* **Records to process**:
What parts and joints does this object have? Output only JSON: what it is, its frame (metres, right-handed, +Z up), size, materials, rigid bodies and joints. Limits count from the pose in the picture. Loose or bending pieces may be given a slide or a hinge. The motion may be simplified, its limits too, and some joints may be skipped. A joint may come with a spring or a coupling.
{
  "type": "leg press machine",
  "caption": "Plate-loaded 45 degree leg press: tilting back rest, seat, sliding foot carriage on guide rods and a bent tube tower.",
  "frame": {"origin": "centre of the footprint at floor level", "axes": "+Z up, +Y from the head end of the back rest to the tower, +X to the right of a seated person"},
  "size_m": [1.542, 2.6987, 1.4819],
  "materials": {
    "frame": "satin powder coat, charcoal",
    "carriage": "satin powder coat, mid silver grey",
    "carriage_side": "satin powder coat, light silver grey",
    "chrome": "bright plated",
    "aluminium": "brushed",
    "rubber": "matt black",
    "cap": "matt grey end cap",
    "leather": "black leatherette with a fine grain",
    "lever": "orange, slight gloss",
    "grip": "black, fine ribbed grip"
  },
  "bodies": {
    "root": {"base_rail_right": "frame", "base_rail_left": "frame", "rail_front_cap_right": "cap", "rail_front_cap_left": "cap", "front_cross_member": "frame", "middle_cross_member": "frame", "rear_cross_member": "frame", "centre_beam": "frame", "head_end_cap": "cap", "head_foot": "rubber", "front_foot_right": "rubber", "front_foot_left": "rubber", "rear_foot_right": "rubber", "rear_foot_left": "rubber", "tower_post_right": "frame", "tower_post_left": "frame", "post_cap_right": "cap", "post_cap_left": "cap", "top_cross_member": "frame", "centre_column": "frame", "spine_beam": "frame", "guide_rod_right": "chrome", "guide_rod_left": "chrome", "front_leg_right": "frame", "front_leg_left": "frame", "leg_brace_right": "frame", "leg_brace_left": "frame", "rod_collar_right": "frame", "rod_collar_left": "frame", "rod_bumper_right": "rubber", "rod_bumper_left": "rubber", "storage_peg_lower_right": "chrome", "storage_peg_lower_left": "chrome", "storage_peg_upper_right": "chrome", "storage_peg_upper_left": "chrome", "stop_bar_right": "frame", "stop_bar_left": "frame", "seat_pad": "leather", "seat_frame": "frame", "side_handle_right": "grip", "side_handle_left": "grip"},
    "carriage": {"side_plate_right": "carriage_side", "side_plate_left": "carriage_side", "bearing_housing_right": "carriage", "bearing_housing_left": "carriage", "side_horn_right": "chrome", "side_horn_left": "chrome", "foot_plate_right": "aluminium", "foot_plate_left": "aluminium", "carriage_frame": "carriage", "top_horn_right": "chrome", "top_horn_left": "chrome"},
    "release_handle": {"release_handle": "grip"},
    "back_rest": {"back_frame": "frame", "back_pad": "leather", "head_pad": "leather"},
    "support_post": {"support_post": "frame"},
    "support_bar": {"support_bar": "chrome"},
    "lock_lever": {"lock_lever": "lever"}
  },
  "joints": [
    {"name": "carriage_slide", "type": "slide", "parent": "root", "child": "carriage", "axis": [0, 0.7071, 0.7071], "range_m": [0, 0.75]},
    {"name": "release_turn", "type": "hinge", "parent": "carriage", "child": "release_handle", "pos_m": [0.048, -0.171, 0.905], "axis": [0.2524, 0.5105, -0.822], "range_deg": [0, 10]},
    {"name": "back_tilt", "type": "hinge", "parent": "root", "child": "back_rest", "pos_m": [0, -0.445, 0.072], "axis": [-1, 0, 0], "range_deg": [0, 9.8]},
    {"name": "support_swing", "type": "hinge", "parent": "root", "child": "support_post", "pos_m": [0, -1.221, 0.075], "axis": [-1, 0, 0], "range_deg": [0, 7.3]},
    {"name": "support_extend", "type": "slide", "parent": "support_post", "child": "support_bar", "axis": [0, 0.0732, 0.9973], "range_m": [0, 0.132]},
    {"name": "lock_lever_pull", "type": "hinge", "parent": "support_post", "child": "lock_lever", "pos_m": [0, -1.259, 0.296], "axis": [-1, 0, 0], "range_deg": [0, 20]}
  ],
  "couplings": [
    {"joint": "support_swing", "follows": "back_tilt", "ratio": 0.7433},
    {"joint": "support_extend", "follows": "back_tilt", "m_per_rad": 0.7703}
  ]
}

--

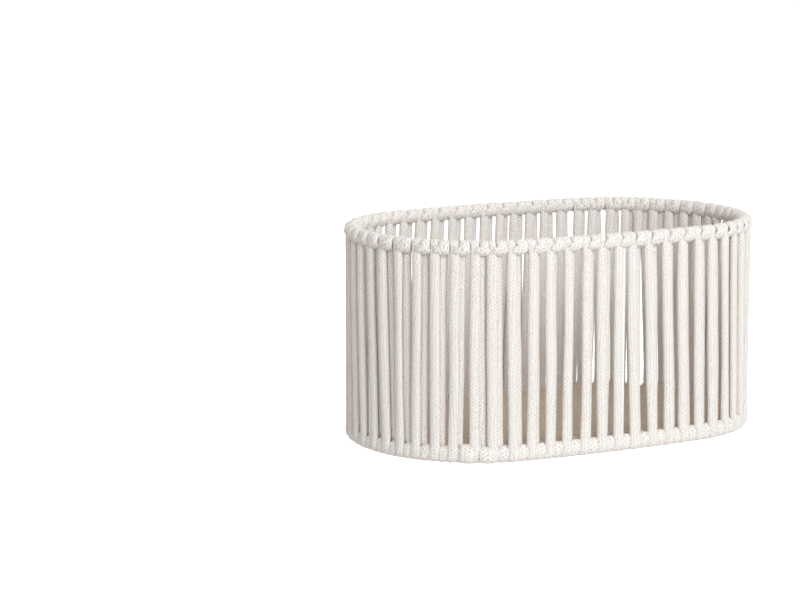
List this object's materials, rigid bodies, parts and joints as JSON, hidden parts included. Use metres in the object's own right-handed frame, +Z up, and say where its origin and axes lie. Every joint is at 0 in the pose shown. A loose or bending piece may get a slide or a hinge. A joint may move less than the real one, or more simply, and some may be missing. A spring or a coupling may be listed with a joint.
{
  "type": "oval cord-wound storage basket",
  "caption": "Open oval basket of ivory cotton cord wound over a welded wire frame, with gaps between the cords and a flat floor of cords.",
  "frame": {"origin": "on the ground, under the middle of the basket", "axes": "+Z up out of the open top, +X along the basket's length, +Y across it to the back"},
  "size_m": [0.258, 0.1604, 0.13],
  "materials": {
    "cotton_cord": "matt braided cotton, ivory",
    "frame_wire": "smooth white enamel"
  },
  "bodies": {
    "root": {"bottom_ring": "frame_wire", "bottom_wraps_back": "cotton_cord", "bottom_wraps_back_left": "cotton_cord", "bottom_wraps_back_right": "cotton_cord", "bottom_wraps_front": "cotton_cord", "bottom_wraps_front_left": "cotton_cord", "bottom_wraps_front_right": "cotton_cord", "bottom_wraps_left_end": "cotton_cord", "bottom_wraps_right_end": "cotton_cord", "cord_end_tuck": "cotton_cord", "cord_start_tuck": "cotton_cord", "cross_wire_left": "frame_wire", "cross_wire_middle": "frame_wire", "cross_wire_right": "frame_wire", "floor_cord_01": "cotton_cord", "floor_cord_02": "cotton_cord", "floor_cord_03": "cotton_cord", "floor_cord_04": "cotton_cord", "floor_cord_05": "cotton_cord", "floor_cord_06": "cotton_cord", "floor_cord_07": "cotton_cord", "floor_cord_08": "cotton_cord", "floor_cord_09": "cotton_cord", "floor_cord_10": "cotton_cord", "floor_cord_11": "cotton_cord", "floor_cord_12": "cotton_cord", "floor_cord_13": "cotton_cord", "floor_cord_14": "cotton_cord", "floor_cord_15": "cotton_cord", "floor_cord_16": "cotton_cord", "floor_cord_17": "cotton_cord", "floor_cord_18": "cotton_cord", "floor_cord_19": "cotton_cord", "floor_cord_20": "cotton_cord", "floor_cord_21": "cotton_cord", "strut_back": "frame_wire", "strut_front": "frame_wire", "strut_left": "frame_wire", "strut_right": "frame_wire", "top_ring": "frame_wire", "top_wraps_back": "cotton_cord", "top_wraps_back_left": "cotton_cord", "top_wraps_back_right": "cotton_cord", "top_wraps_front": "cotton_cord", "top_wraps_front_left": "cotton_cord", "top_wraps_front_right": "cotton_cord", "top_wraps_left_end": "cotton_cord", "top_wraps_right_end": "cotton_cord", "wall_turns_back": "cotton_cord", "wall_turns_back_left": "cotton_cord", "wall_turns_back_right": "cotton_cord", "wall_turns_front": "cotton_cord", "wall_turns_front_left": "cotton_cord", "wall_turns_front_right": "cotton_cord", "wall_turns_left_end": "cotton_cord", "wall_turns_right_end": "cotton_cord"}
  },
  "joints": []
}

* **Required task**:
Exactly how many lines in the data above contain the word "handed"? Respond with the number and nothing more.

* **Final result**:
2